In some ways GGG-Canelo is boxing's answer to Mayweather-Conor McGregor. De La Hoya was among the most vocal critics of the mixed-disciplines mismatch, accusing the participants of "disrespecting the sport of boxing."
Boxing is quite capable of doing that all by itself, thank you very much, but Golovkin-Alvarez is an opportunity for the sport to shine. Not to outdo Mayweather-McGregor in terms of spectacle or PPV buys, but as a manifestation of how extraordinary boxing can be in its own right.
If ever the time was ripe, it is now. Boxing is currently moving away from PPV, but for that business model to succeed the fights have to be uniformly good across the board. Record-padding mismatches, stay-busy fights and name fighters versus no-hopers won't do.
It's the rush of excitement that people want, a euphoria that bubbles to the surface from some deep primal need. Violence is only one ingredient of this potent cocktail. Courage, resilience and the enduring desire to overcome are also laid bare in the ring, along with all the other qualities of the human spirit, both good and bad.
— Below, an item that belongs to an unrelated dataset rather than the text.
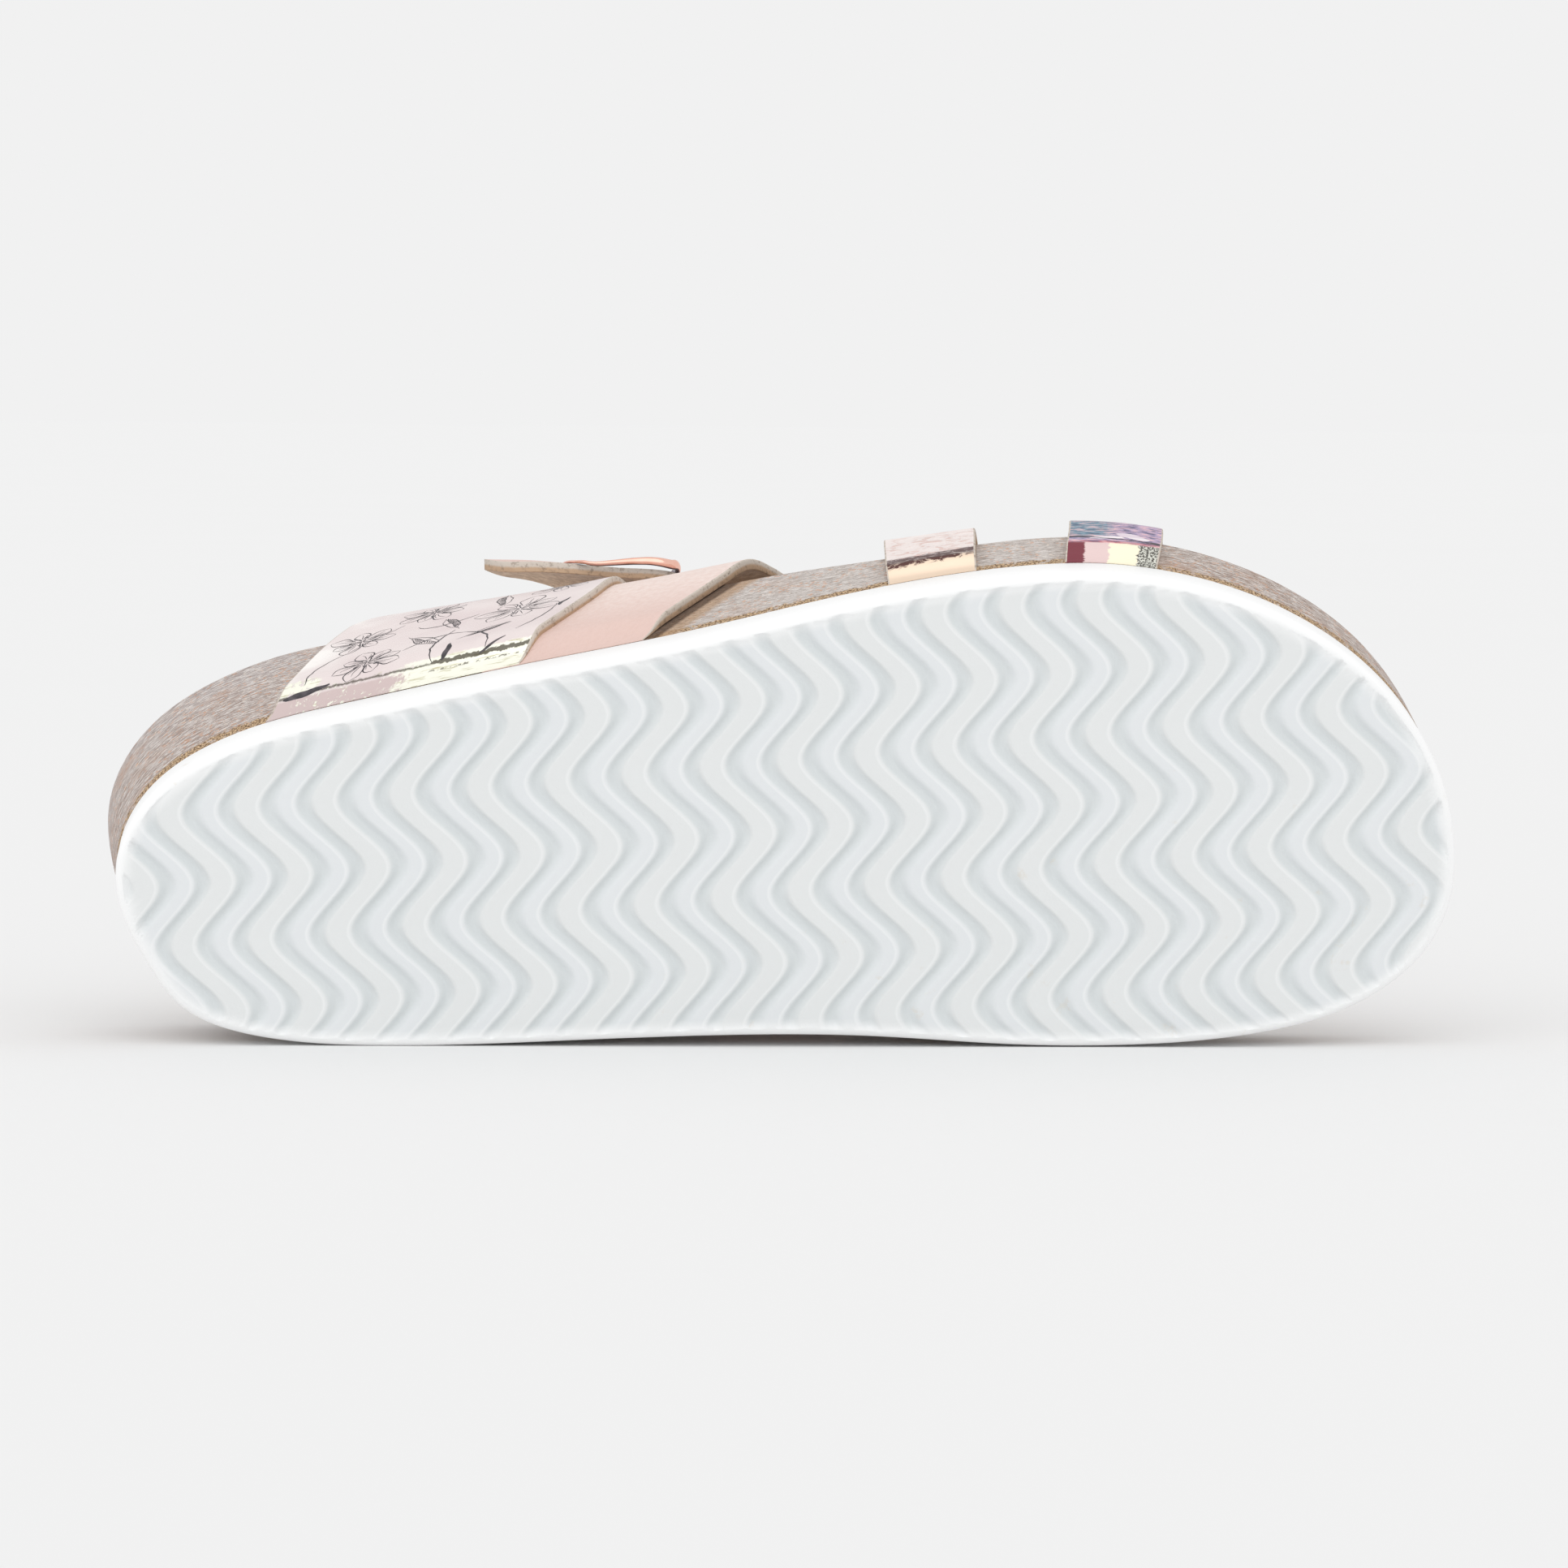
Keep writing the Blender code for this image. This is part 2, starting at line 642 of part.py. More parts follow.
def next_roll(now, touching, lowest, centre, away):
    """Axis and angle of the next roll, or no angle where the touching points hold the centre."""
    base = now[touching][:, :2]
    order = np.argsort(np.arctan2(*(base - base.mean(axis=0)).T[::-1]))
    base = base[order]
    spread = np.ptp(base, axis=0).max()
    if spread < 1e-3:
        pivot, along = lowest[:2], np.array([-away[1], away[0]])
    else:
        edges = np.roll(base, -1, axis=0) - base
        outside = edges[:, 0] * (centre - base)[:, 1] - edges[:, 1] * (centre - base)[:, 0]
        outside /= np.linalg.norm(edges, axis=1) + 1e-9
        if len(base) > 2 and outside.min() > 0:
            return None, None
        worst = outside.argmin()
        pivot, along = base[worst], edges[worst]
    along = along / np.linalg.norm(along)
    inward = np.array([-along[1], along[0]])
    if inward @ (centre - pivot) < 0:
        inward, along = -inward, -along
    reach = (now[:, :2] - pivot) @ inward
    height = now[:, 2] - lowest[2]
    free = (reach > 1e-4) & (height > -1e-7)
    angles = np.arctan2(height[free], reach[free])
    return (along[0], along[1], 0.0), -angles.min()


def lay_down(nodes):
    """The matrix that lays the shoe on the floor, centred over the origin."""
    clouds = [points_of(obj) for obj in nodes]
    points = np.vstack(clouds)
    volumes, centres = [], []
    for obj in nodes:
        work = bmesh.new()
        work.from_mesh(obj.data)
        bmesh.ops.triangulate(work, faces=work.faces)
        corners = np.array([[v.co for v in face.verts] for face in work.faces])
        work.free()
        parts = np.linalg.det(corners) / 6
        volumes.append(parts.sum())
        centres.append((parts[:, None] * corners.sum(axis=1) / 4).sum(axis=0))
    centre = np.sum(centres, axis=0) / np.sum(volumes)
    turn = resting_turn(points, centre)
    now = points @ turn.T
    shift = -(now.min(axis=0) + now.max(axis=0)) / 2
    shift[2] = -now[:, 2].min()
    return Matrix.Translation(shift) @ Matrix(turn.tolist()).to_4x4()


def give_material(obj):
    colour, roughness, metallic = MATERIALS[obj.name]
    material = bpy.data.materials.new(obj.name)
    material.use_nodes = True
    shader = material.node_tree.nodes["Principled BSDF"]
    shader.inputs["Base Color"].default_value = (*colour, 1)
    shader.inputs["Roughness"].default_value = roughness
    shader.inputs["Metallic"].default_value = metallic
    obj.data.materials.clear()
    obj.data.materials.append(material)
    obj.data.shade_smooth()
    obj.data.set_sharp_from_angle(angle=math.radians(35))


def main():
    for obj in list(bpy.data.objects):
        bpy.data.objects.remove(obj)
    scene = bpy.context.scene
    parts = bpy.data.collections.new("cork_footbed_sandal")
    helpers = bpy.data.collections.new("cutters")
    scene.collection.children.link(parts)
    scene.collection.children.link(helpers)
    cutters = []
    nodes = [
        make_outsole(cutters),
        make_footbed(),
        make_insole(),
        make_upper(cutters),
        strap_solid("toe_strap_rear", REAR_TOE),
        strap_solid("toe_strap_front", FRONT_TOE),
        make_buckle(),
    ]
    for obj in nodes:
        parts.objects.link(obj)
    for obj in cutters:
        helpers.objects.link(obj)
        obj.hide_render = True
        obj.display_type = "WIRE"
    bpy.context.view_layer.update()
    for obj in nodes:
        flatten(obj)
    for obj in cutters:
        bpy.data.objects.remove(obj)
    for obj in nodes:
        bend_toe(obj)
        give_material(obj)
    shoe = bpy.data.objects.new("shoe", None)
    parts.objects.link(shoe)
    shoe.matrix_world = lay_down(nodes)
    for obj in nodes:
        obj.parent = shoe
    bpy.context.view_layer.update()


main()
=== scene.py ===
"""A cork footbed sandal for the right foot, lying on its medial side as in the photograph."""

import math

import bpy
import numpy as np
from mathutils import Euler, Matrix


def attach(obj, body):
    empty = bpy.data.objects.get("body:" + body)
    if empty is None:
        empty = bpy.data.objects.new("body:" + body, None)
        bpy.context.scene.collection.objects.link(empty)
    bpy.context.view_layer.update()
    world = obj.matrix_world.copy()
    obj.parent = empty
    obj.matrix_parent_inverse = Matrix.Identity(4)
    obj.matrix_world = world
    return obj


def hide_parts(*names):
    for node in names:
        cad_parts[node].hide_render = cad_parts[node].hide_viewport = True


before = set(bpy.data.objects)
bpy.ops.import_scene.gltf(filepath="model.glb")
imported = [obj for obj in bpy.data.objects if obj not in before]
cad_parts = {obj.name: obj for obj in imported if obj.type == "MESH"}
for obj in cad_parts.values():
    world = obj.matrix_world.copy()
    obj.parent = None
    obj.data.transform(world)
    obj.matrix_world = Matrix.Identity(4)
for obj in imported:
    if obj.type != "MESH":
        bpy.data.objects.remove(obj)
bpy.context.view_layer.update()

# How the sandal lies.
# Every piece is worked out with the shoe standing flat, in millimetres: X from heel to toe, Y
# towards the medial side and Z up from the tread. The shoe then tips over onto its medial side.
LIE = np.array(Euler(np.radians((-77.83876, -5.43746, -0.99184))).to_matrix())
SHIFT = np.array((-126.5753, -32.5359, 27.691))
LENGTH = 257.0
TOE_SPRING, SPRING_FROM = 6.0, 0.76


def lay_down(points):
    """Lifts the toe by a parabola, then turns and shifts points of the flat shoe onto the floor."""
    points = np.array(points, float).reshape(-1, 3)
    share = np.clip((points[:, 0] / LENGTH - SPRING_FROM) / (1 - SPRING_FROM), 0, None)
    points[:, 2] += TOE_SPRING * share**2
    return (points @ LIE.T + SHIFT) * 0.001


# Outsole.
# One sheet of moulded white foam, 9 mm thick, its lower edge rounded. Soft wavy grooves run across
# it in pairs, a narrow and a wide rib in turn, and fade out just inside the edge.
BALL_WIDTH, SOLE, SOLE_ROUND = 95.6, 9.0, 1.8
OUTLINE = np.array((
    # station, half widths medial and lateral as shares of the ball width
    (0.020, 0.154, 0.178),
    (0.059, 0.271, 0.262),
    (0.117, 0.323, 0.318),
    (0.195, 0.353, 0.352),
    (0.312, 0.373, 0.393),
    (0.430, 0.391, 0.429),
    (0.547, 0.422, 0.475),
    (0.664, 0.471, 0.504),
    (0.742, 0.491, 0.498),
    (0.828, 0.495, 0.440),
    (0.891, 0.477, 0.351),
    (0.945, 0.423, 0.225),
    (0.980, 0.342, 0.084),
))
HEEL_TIP, TOE_TIP = -0.02, 0.175
PAIR_PITCH, NARROW_RIB, GROOVE_HALF, GROOVE_DEPTH = 14.77, 6.8, 2.1, 0.85
WAVE_PITCH, WAVE_SWING, WAVE_FALL, WAVE_STRAIGHT = 26.13, 8.8, 0.525, 0.02
LEFT_BEND = (148.8, 9.7)
TREAD_FROM, TREAD_TO, TREAD_STEP = -52.0, 54.0, 0.8
PROFILE_FROM, PROFILE_TO, PROFILE_POINTS = -1.35, 1.15, 13
# how far inside the edge the plain rounding, the grooves and the tread's painted shade begin, over
# how much
EDGE_FROM, GROOVE_FROM, TREAD_SHADE_FROM = 1.08, 0.81, 0.54
EDGE_OVER, GROOVE_OVER, TREAD_SHADE_OVER = 0.5, 2.0, 3.0
EDGE_DROP, TREAD_LIFT, TREAD_TOP = 0.5, 0.03, 2.0
RING_POINTS = 720


def grid_faces(rows, columns, around=False):
    """Four-cornered faces between the neighbours of a grid of points, numbered row by row."""
    last = columns if around else columns - 1
    i, j = np.meshgrid(np.arange(rows - 1), np.arange(last), indexing="ij")
    k = (j + 1) % columns
    corners = (i * columns + j, i * columns + k, (i + 1) * columns + k, (i + 1) * columns + j)
    return np.stack([corner.ravel() for corner in corners], axis=1)


def paint(obj, name, values):
    """A number for each point of a mesh, which its material reads by name."""
    attribute = obj.data.attributes.new(name, "FLOAT", "POINT")
    attribute.data.foreach_set("value", np.asarray(values, np.float32).ravel())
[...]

That's what boxing is really selling.
Last week's super flyweight triple-header at the StubHub Center in Carson, California, was a rousing example of this phenomenon. Talk about value for money. No fighter on the card earned more than six figures, some of them considerably less. But they gave us the sort of exhilarating night of boxing that hooks new fans and keeps them coming back for more.
Boxing needs Alvarez and Golovkin to do likewise.
"This is the kind of fight that elevates your game to a whole new level," said De La Hoya. "We haven't seen the best of GGG yet, and we haven't seen the best of Canelo. But I believe we will see it come Sept. 16."
There is a rematch clause in the contract if Golovkin wins, but not if Canelo prevails. Does this mean De La Hoya is hedging his bet or just being a savvy businessman? Sounds like a bit of both.
"The beauty of this matchup is that both guys can hurt each other," De La Hoya said. "With two punchers like GGG and Canelo you never know what round it might end. Whether there's a rematch obviously depends on the outcome, but I feel strongly that there might be a trilogy brewing."
Sometimes it's difficult to know where salesmanship ends and wishful thinking begins. But if Saturday's fight is good enough to launch a trilogy, it will have accomplished its mission and justified the faith the fighter and the promoter have in each other.
The building is not on fire anymore, but when the bell rings Canelo is still the heart of Golden Boy Promotions, the pulse that keeps it going.